Son regímenes autoritarios, pero con un barniz democrático. Cuando se produjo el vuelco en Europa, en 1989-1991, se quedaron sólo a medias en el cambio. Hoy en Belgrado y Zagreb, en Tirana y Minsk, en Kiev y Moscú, se miden los regímenes políticos con otra vara que en esta Europa. En muchos casos, no se trata de democracias burdas que estén pasando por transiciones o perfeccionándose, sino del uso de algunas formas aparentemente democráticas para, justamente, evitar un cambio político en profundidad como el que ha ocurrido en Varsovia o en Praga. Estos regímenes democratoides buscan una cierta legitimidad en las urnas. Pero a ello añaden algunas características que desvirtúan el ejercicio: la concentración del poder en la Presidencia, vaciando de contenido el Parlamento y relativizando el papel de una oposición que existe, si bien maniatada; el control de los tribunales constitucionales y supremos y de las comisiones electorales; el dominio cuasi absoluto de los medios de comunicación, especialmente la televisión; y una policía omnipotente (80.000 efectivos en el caso de Milosevic).
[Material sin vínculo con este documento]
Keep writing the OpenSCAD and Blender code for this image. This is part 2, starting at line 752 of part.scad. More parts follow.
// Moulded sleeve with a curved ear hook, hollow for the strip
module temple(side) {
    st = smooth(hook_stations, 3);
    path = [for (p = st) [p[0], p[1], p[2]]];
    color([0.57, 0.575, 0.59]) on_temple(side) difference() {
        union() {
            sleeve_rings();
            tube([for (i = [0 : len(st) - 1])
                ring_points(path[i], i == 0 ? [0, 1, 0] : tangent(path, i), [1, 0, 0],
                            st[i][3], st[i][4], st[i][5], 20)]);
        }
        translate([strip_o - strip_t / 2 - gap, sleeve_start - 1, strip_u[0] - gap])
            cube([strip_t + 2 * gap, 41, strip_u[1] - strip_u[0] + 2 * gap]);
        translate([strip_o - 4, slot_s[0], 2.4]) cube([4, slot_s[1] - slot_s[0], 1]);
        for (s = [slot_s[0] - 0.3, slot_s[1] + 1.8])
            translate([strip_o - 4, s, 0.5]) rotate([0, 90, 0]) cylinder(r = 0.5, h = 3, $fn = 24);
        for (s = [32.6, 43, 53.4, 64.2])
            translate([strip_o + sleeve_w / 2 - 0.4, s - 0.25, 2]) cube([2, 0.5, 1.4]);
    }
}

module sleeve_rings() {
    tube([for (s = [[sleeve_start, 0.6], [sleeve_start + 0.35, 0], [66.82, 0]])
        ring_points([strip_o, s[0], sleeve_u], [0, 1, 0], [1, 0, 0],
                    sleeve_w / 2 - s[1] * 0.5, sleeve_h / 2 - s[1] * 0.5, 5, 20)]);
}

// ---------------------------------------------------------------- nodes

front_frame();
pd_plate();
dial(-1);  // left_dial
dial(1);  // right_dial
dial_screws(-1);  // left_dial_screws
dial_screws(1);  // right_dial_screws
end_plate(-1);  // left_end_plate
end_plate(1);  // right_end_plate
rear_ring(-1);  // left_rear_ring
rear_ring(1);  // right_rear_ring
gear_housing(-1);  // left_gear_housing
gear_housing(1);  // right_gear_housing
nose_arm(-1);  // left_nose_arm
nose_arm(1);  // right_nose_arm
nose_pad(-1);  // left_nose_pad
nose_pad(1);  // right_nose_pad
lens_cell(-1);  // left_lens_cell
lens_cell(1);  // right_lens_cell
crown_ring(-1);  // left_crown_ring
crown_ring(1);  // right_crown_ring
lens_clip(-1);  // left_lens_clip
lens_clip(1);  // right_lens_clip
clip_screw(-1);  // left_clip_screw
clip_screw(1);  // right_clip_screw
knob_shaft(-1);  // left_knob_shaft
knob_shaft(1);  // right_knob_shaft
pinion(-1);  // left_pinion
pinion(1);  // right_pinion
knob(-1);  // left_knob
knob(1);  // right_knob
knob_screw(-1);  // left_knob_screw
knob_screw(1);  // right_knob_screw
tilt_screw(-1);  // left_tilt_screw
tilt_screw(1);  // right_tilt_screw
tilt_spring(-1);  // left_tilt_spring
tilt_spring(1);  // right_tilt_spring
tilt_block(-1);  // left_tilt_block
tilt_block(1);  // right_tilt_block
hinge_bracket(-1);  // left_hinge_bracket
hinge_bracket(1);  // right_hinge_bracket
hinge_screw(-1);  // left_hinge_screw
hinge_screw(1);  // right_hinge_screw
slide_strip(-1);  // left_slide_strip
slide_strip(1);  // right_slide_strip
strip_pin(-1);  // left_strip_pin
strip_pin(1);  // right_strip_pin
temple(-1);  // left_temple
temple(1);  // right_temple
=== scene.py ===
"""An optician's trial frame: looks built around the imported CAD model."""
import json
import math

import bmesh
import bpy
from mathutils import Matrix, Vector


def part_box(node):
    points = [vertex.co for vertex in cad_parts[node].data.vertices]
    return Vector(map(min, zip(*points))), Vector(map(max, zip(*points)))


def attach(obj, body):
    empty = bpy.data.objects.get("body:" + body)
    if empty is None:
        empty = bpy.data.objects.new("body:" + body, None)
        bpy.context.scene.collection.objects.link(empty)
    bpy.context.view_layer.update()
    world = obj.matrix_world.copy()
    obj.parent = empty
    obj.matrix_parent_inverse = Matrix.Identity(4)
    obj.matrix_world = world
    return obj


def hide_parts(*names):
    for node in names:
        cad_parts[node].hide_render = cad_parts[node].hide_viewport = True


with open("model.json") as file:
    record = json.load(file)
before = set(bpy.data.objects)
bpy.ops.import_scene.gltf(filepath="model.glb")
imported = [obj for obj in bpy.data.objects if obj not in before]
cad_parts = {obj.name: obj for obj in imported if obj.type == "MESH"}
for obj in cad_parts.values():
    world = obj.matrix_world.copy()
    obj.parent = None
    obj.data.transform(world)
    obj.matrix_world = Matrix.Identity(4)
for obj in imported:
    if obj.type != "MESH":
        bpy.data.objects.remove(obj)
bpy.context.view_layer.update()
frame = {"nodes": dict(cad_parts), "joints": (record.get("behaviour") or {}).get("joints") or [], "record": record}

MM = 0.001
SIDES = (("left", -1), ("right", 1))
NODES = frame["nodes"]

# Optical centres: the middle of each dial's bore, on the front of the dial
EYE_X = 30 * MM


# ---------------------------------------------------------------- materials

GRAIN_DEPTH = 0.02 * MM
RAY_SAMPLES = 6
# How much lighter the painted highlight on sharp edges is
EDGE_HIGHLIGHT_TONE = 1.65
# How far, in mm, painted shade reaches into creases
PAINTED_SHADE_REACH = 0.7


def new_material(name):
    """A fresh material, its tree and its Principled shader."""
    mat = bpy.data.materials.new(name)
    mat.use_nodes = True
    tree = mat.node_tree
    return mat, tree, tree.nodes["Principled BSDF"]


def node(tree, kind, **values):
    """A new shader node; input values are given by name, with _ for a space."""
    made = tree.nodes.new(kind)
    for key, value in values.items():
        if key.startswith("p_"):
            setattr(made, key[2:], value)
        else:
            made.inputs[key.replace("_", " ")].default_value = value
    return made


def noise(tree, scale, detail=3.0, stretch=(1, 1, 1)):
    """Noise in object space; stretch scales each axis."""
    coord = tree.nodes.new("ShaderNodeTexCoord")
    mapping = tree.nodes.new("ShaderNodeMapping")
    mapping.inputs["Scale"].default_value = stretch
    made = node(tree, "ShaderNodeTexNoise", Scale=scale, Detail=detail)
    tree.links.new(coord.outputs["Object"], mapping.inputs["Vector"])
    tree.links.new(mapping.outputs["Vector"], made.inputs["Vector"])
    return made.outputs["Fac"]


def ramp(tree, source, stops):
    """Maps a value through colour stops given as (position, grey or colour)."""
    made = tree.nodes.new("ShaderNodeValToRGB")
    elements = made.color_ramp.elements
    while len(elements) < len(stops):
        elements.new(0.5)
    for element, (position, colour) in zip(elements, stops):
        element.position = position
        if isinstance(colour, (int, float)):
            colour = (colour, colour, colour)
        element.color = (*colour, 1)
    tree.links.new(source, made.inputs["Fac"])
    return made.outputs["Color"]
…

En el fondo, estamos ante cambios políticos incompletos que han servido para perpetuar las antiguas élites o castas en el poder de los anteriores regímenes comunistas. Lébed considera que un 62% de las personas más ricas en Rusia son antiguos secretarios de comités de distritos del partido comunista.
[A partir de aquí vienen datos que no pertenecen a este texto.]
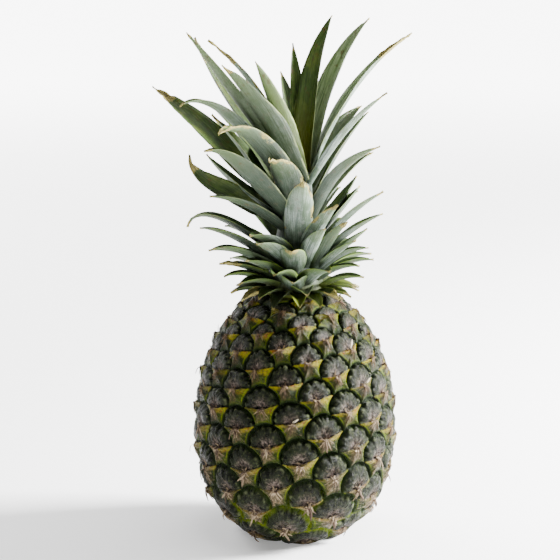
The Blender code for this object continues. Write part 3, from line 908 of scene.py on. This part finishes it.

Si para sus gentes no resultan atractivos, muchos de estos regímenes nacieron y se mantienen con fuertes dosis de nacionalismo destinadas a compensar sus carencias democráticas e incluso sus retrasos en la modernización económíca. Y es esta gasolina nacionalista, fácilmente inflamable, lo que les convierte en peligrosos hacia afuera en una Europa de fronteras complejas y culturas embarulladas. Por eso, no están simplemente ahí fuera, y allá ellos. Afectan al resto de Europa.

Después de todo, fueron los regímenes autoritarios de Serbia y Croacia los principales iniciadores de la larga y cruenta guerra en Yugoslavia. Si parece ser ley histórica que las democracias asentadas no se hacen la guerra entre ellas, los regímenes democratoides pueden producir inestabilidades y conflictos. Un reciente estudio histórico señala a este respecto que en el proceso de cambio, ya sea hacia atrás o hacia adelante, el momento de mayor peligro de guerra por parte de estos Estados que cambian de régimen es mayor a los 10 años de iniciado este proceso que al principio. Sin necesidad de agotar estos plazos, la cuestión es cuál puede ser la estabilidad en los Balcanes con líderes como Milosevic o Tudjman en el poder en Serbia o Croacia. Pregunta que no debe ocultar que las posibles transiciones en estos países pueden generar turbulencias.

Más allá de las consideraciones de seguridad, la propia apariencia de naturalidad de estos regímenes en la otra Europa puede devaluar la idea democrática en esta Europa Hoy se cede allí, y mañana se cede en nuestras imperfectas democracias, o se toma ejemplo en otros lugares del mundo. Es más: algunas decisiones que está a punto de tomar Occidente, como la ampliación de la OTAN o de la Unión Europea, pueden trazar una frontera que separe a los países de democracia más plena de los de democracia demediada cuando no dictadura, a pesar de la OSCE o de otras organizaciones que velan por la limpieza democrática y el respeto de las libertades y derechos fundamentales. Pobre de aquel que haya caído del lado equivocado, porque sus perspectivas históricas no le ayudarán a superar sus carencias.

No obstante, hay esperanzas. No sólo porque se retomen en el conjunto de Europa nuevos aires democratizadores, sin crear muros, sino porque los regímenes democratoides tienen que aparentar. Y en esa apariencia pueden dejar resquicios de libertad para el cambio. En Rumania, ayer, por ejemplo. ¿En Serbia mañana? En Rusia, donde hay más libertad que democracia, conceptos complementarios, pero que no se deben confundir.